Stated exercise: All of the material below is to be repeated exactly.

Raw data:
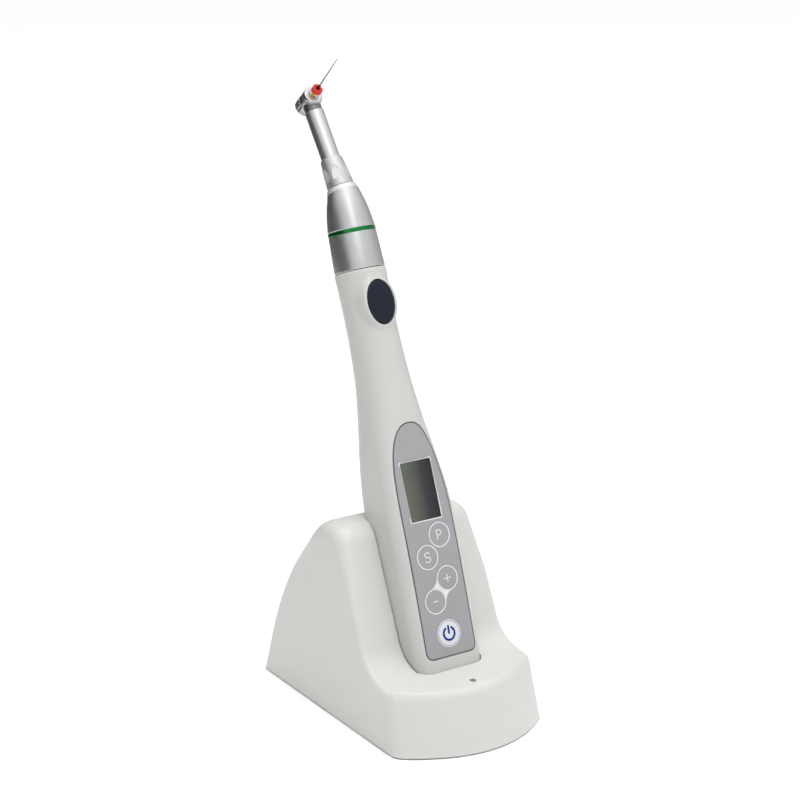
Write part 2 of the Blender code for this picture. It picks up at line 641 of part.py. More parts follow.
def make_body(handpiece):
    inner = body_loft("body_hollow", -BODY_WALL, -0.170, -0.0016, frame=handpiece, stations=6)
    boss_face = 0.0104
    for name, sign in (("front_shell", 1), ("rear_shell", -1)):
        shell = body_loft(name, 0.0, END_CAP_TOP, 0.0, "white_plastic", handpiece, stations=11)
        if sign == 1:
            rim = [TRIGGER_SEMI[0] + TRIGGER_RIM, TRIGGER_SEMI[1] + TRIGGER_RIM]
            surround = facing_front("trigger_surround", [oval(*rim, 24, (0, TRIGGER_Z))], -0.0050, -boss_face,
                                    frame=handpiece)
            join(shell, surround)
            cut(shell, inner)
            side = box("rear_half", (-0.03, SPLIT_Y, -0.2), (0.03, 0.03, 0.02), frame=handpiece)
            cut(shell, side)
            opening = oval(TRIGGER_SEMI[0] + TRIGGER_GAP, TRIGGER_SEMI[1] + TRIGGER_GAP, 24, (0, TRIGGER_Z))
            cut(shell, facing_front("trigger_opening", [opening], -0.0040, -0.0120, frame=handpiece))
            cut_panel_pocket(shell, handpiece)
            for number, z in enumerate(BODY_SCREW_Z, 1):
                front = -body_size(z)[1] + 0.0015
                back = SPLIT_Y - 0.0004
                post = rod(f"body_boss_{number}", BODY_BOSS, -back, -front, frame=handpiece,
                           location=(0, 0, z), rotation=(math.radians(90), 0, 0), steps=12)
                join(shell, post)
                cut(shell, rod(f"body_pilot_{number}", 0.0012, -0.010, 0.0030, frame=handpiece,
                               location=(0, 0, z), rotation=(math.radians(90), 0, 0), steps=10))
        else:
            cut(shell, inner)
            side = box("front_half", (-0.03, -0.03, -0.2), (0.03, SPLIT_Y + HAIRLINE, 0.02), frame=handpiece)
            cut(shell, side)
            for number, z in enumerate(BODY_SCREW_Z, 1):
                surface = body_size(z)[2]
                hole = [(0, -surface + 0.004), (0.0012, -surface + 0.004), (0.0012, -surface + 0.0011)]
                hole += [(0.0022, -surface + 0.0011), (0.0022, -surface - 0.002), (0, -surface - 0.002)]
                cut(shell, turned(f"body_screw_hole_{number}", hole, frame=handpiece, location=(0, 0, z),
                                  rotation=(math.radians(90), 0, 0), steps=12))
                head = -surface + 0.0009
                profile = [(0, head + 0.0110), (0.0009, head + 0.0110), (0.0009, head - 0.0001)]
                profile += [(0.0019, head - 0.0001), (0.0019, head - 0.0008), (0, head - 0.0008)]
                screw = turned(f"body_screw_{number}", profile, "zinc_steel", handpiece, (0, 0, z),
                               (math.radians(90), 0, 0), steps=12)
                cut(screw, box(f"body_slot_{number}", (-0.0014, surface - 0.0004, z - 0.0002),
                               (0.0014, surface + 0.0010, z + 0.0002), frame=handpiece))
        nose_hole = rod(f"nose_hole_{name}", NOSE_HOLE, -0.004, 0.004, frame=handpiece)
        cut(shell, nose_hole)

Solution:
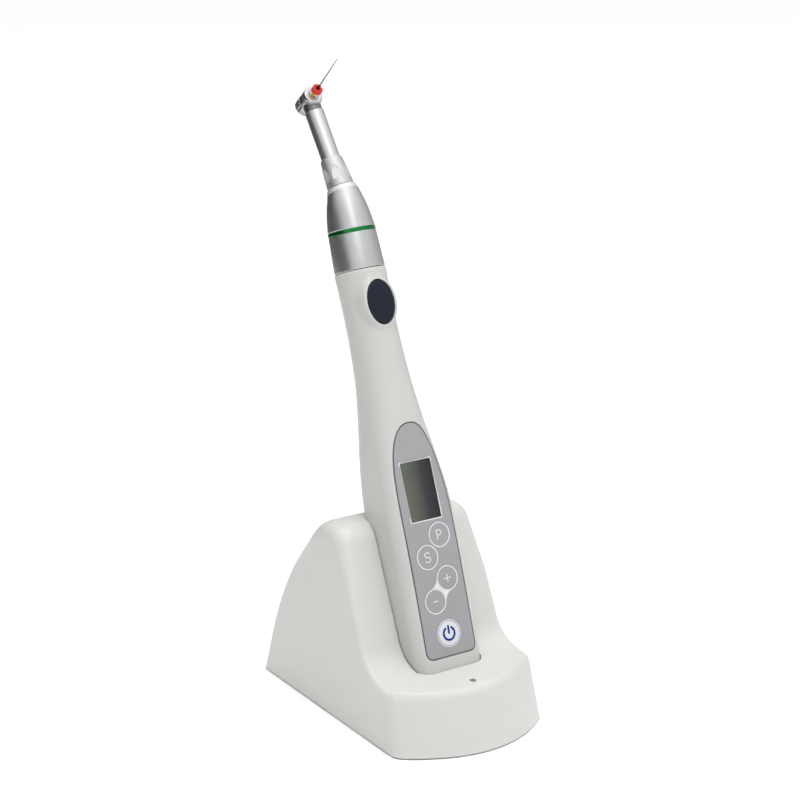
Write part 2 of the Blender code for this picture. It picks up at line 641 of part.py. More parts follow.
def make_body(handpiece):
    inner = body_loft("body_hollow", -BODY_WALL, -0.170, -0.0016, frame=handpiece, stations=6)
    boss_face = 0.0104
    for name, sign in (("front_shell", 1), ("rear_shell", -1)):
        shell = body_loft(name, 0.0, END_CAP_TOP, 0.0, "white_plastic", handpiece, stations=11)
        if sign == 1:
            rim = [TRIGGER_SEMI[0] + TRIGGER_RIM, TRIGGER_SEMI[1] + TRIGGER_RIM]
            surround = facing_front("trigger_surround", [oval(*rim, 24, (0, TRIGGER_Z))], -0.0050, -boss_face,
                                    frame=handpiece)
            join(shell, surround)
            cut(shell, inner)
            side = box("rear_half", (-0.03, SPLIT_Y, -0.2), (0.03, 0.03, 0.02), frame=handpiece)
            cut(shell, side)
            opening = oval(TRIGGER_SEMI[0] + TRIGGER_GAP, TRIGGER_SEMI[1] + TRIGGER_GAP, 24, (0, TRIGGER_Z))
            cut(shell, facing_front("trigger_opening", [opening], -0.0040, -0.0120, frame=handpiece))
            cut_panel_pocket(shell, handpiece)
            for number, z in enumerate(BODY_SCREW_Z, 1):
                front = -body_size(z)[1] + 0.0015
                back = SPLIT_Y - 0.0004
                post = rod(f"body_boss_{number}", BODY_BOSS, -back, -front, frame=handpiece,
                           location=(0, 0, z), rotation=(math.radians(90), 0, 0), steps=12)
                join(shell, post)
                cut(shell, rod(f"body_pilot_{number}", 0.0012, -0.010, 0.0030, frame=handpiece,
                               location=(0, 0, z), rotation=(math.radians(90), 0, 0), steps=10))
        else:
            cut(shell, inner)
            side = box("front_half", (-0.03, -0.03, -0.2), (0.03, SPLIT_Y + HAIRLINE, 0.02), frame=handpiece)
            cut(shell, side)
            for number, z in enumerate(BODY_SCREW_Z, 1):
                surface = body_size(z)[2]
                hole = [(0, -surface + 0.004), (0.0012, -surface + 0.004), (0.0012, -surface + 0.0011)]
                hole += [(0.0022, -surface + 0.0011), (0.0022, -surface - 0.002), (0, -surface - 0.002)]
                cut(shell, turned(f"body_screw_hole_{number}", hole, frame=handpiece, location=(0, 0, z),
                                  rotation=(math.radians(90), 0, 0), steps=12))
                head = -surface + 0.0009
                profile = [(0, head + 0.0110), (0.0009, head + 0.0110), (0.0009, head - 0.0001)]
                profile += [(0.0019, head - 0.0001), (0.0019, head - 0.0008), (0, head - 0.0008)]
                screw = turned(f"body_screw_{number}", profile, "zinc_steel", handpiece, (0, 0, z),
                               (math.radians(90), 0, 0), steps=12)
                cut(screw, box(f"body_slot_{number}", (-0.0014, surface - 0.0004, z - 0.0002),
                               (0.0014, surface + 0.0010, z + 0.0002), frame=handpiece))
        nose_hole = rod(f"nose_hole_{name}", NOSE_HOLE, -0.004, 0.004, frame=handpiece)
        cut(shell, nose_hole)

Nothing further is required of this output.